Lost in Digital Translation
Backers of the publishers point to Capitol Records v. Redigi, in which the US Court of Appeals for the Second Circuit found a website’s facilitating resale of music files was not fair use. Charlesworth said courts have rejected the idea that digitizing a work is fair use or covered by the first sale doctrine, which allows the purchaser of a product to resell that item. She said she doesn’t think the Internet Archive case is meaningfully different from Redigi.
“Redigi is largely ignored in Internet Archive’s briefing,” Charlesworth said. “It didn’t really take it on, because it doesn’t support what it’s doing.”
But supporters of the Internet Archive said Ridigi was a commercial entity rather than a nonprofit, fundamentally altering the “nature of the new work” factor.
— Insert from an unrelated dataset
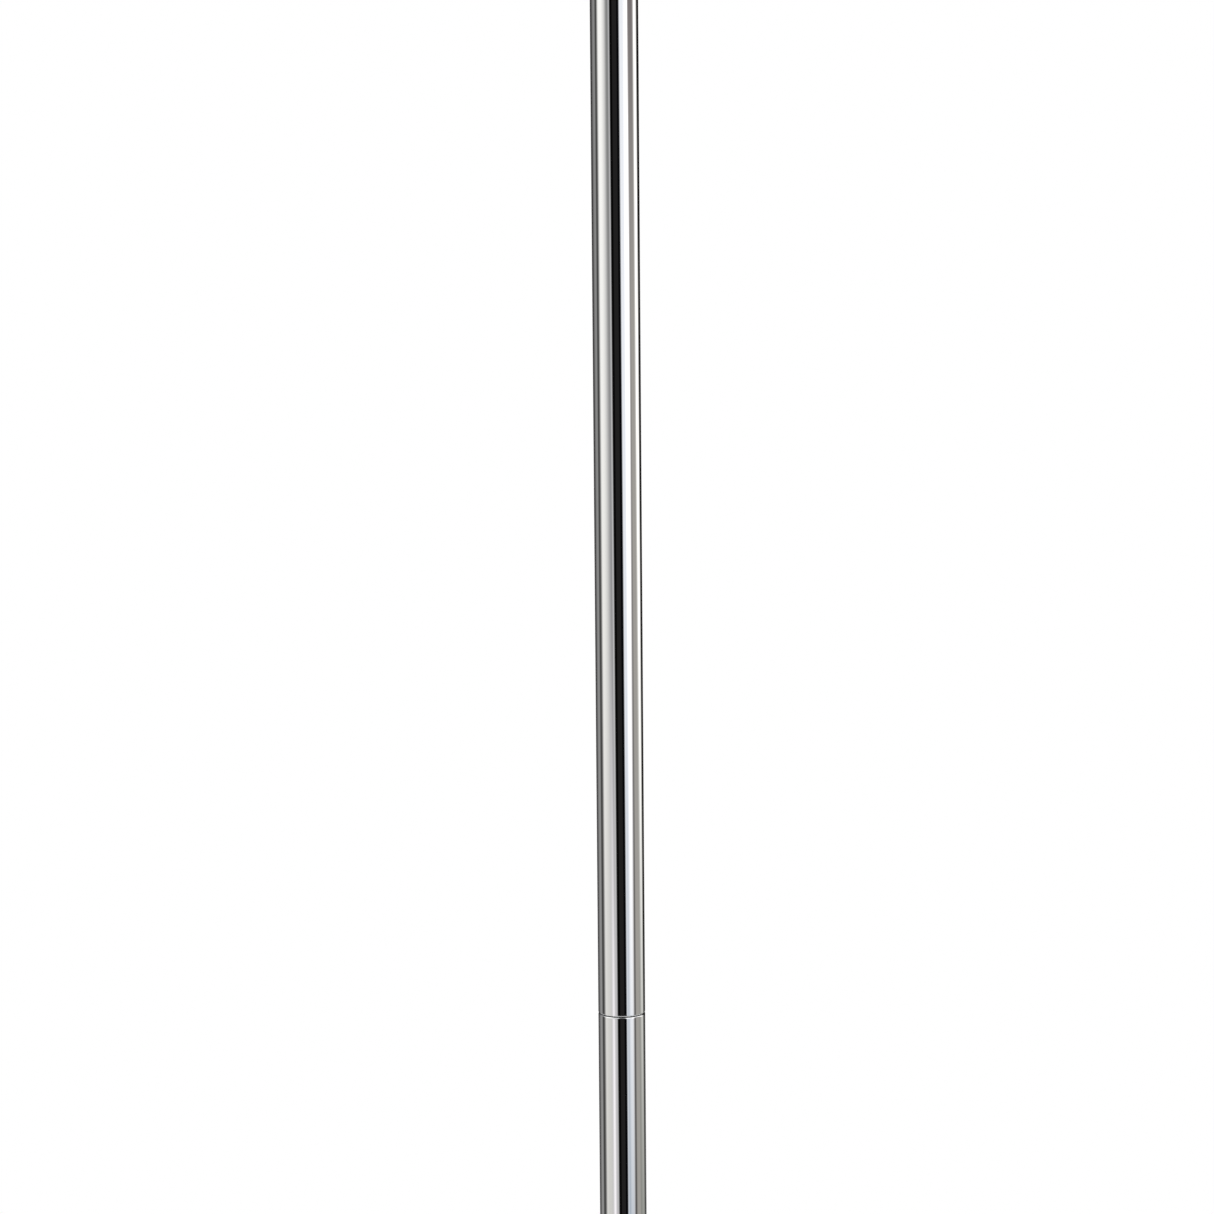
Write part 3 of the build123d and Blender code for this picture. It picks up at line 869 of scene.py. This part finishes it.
CARDS = [
    # az, half, soft, level, lean, low, high, edge
    (-142.5, 5.2, 3.4, (0.000, 0.001, 0.004), -0.1, None, 22, 8),
    (-113.9, 17, 23.7, (0.420, 0.415, 0.406), 0.49, None, 35, 10),
    (-102.4, 5.9, 10.6, (0.006, 0.006, 0.004), 0.14, None, 30, 8),
    (-59.7, 27.8, 7.6, (1.332, 1.307, 1.256), -0.15, None, 48, 10),
    (-31.2, 22.5, 22.2, (0.387, 0.382, 0.389), 0.31, None, 30, 10),
    (-21.1, 8.8, 0.9, (0.657, 0.646, 0.648), -0.13, None, 30, 8),
    (-38, 4.6, 9.4, (0.280, 0.281, 0.270), 0.02, -2.5, 30, 4),
    (-39.9, 7.3, 9.8, (1.408, 1.350, 1.375), -0.03, None, -10.8, 4.9),
    (-69.6, 16.1, 13.1, (0.815, 0.798, 0.752), 0.06, None, -9.1, 12.8),
    (5.9, 28.1, 2.2, (0.021, 0.020, 0.020), -0.22, -34, 40, 10),
    (-13.9, 4, 4, (0.000, 0.000, 0.000), -0.26, -30, 36, 10),
    (16.9, 5.6, 2.4, (0.002, 0.002, 0.003), -0.16, -30, 36, 10),
    (36.4, 12.5, 3.7, (1.193, 1.209, 1.255), -0.2, None, 50, 10),
    (52.7, 10, 9.8, (2.272, 2.194, 2.174), 0.5, None, 50, 10),
    (43.5, 14.6, 7.7, (0.011, 0.117, 0.227), 0.02, None, -14.1, 14.5),
    (91.2, 18.7, 5.4, (0.484, 0.459, 0.422), -0.14, None, 40, 8),
    (85.6, 21.6, 6, (0.234, 0.204, 0.205), -0.05, 0.9, 30, 4),
    (117.1, 8.6, 14.5, (2.463, 2.411, 2.301), -0.41, None, 44, 8),
    (115.6, 17.9, 1.9, (0.342, 0.348, 0.312), 0, None, -11.6, 7.9),
    (166.9, 32.8, 4.8, (0.000, 0.000, 0.000), -0.05, None, 26, 8),
    (153.3, 5.7, 5.1, (0.290, 0.304, 0.296), 0, None, -14.1, 1.6),
    (156.6, 2.1, 4.4, (0.191, 0.166, 0.152), 0.2, None, 30, 8),
]
studio = (0.118, 0.111, 0.109, 1)
# walls brighten upwards and the ceiling is one large soft light
studio = w.mix(w.smooth(EL, 6.0, 34.0), studio, (0.50, 0.50, 0.51, 1))
for az, half, soft, level, lean, low, high, edge in CARDS:
    studio = card(studio, az, half, soft, level, lean, low, high, edge)
studio = w.mix(w.smooth(EL, 32.0, 46.0), studio, (1.95, 1.95, 1.94, 1))
studio = w.mix(w.smooth(EL, 58.0, 78.0), studio, (0.98, 0.98, 0.975, 1))
# a dark strip crosses it above the camera
studio = card(studio, 2.0, 22.0, 5.0, (0.21, 0.21, 0.21), 0, 22, 76, 8)
# pale floor beyond the disc
studio = w.mix(w.smooth(EL, -19.0, -32.0), studio, (0.62, 0.62, 0.61, 1))
lit = w.tree.nodes.new("ShaderNodeBackground")
w.put(lit.inputs["Color"], studio)
plain = w.tree.nodes.new("ShaderNodeBackground")
plain.inputs["Color"].default_value = (1, 1, 1, 1)
path = w.tree.nodes.new("ShaderNodeLightPath")
pick = w.tree.nodes.new("ShaderNodeMixShader")
w.put(pick.inputs[0], path.outputs["Is Camera Ray"])
w.put(pick.inputs[1], lit.outputs[0])
w.put(pick.inputs[2], plain.outputs[0])
w.tree.links.new(pick.outputs[0], wout.inputs[0])

# --------------------------------------------------------------------------- camera
cam_data = bpy.data.cameras.new("camera")
cam = bpy.data.objects.new("camera", cam_data)
scene.collection.objects.link(cam)
cam_data.sensor_width = 36.0
cam_data.lens = 99.8
cam_data.clip_end = 60.0
cam.rotation_mode = "QUATERNION"
cam.location = (-0.00785, -2.252, lower_hi * MM + 0.556)
look = Vector((0.0, math.cos(math.radians(-7.0)), math.sin(math.radians(-7.0))))
turn = look.to_track_quat("-Z", "Y")
cam.rotation_quaternion = turn @ Quaternion((0, 0, 1), math.radians(-0.47))
scene.camera = cam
Redigi also never owned any rights to the work that it copied and transferred, as CDL lenders do.
The nonprofit nature of the Internet Archive also invokes a 1984 Supreme Court decision holding personal use of a VCR to record live TV to be fair use. In Sony v. Universal City Studios, the court said that while there’s a presumption of market harm from commercial use, if the purpose was noncommercial, the “likelihood must be demonstrated.”
“The Supreme Court has never touched that holding,” said Harvard University intellectual property law professor Rebecca Tushnet, who wrote a pro-Internet Archive brief on behalf of more than a dozen other law professors.
Charlesworth said Sony “is not remotely comparable,” and cited cases saying the burden in fair use analyses falls on the defendant, though none directly addressed burden shifting in noncommercial cases.
Schultz said Sony, while not analogous, showed it’s possible for unauthorized reproduction to be fair use. Tushnet said the digital shift has pushed fair use into “new territory,” as many materials wouldn’t be collectible and accessible unless libraries digitize and share them.
“This is where the equitable nature of fair use comes into play,” Tushnet said.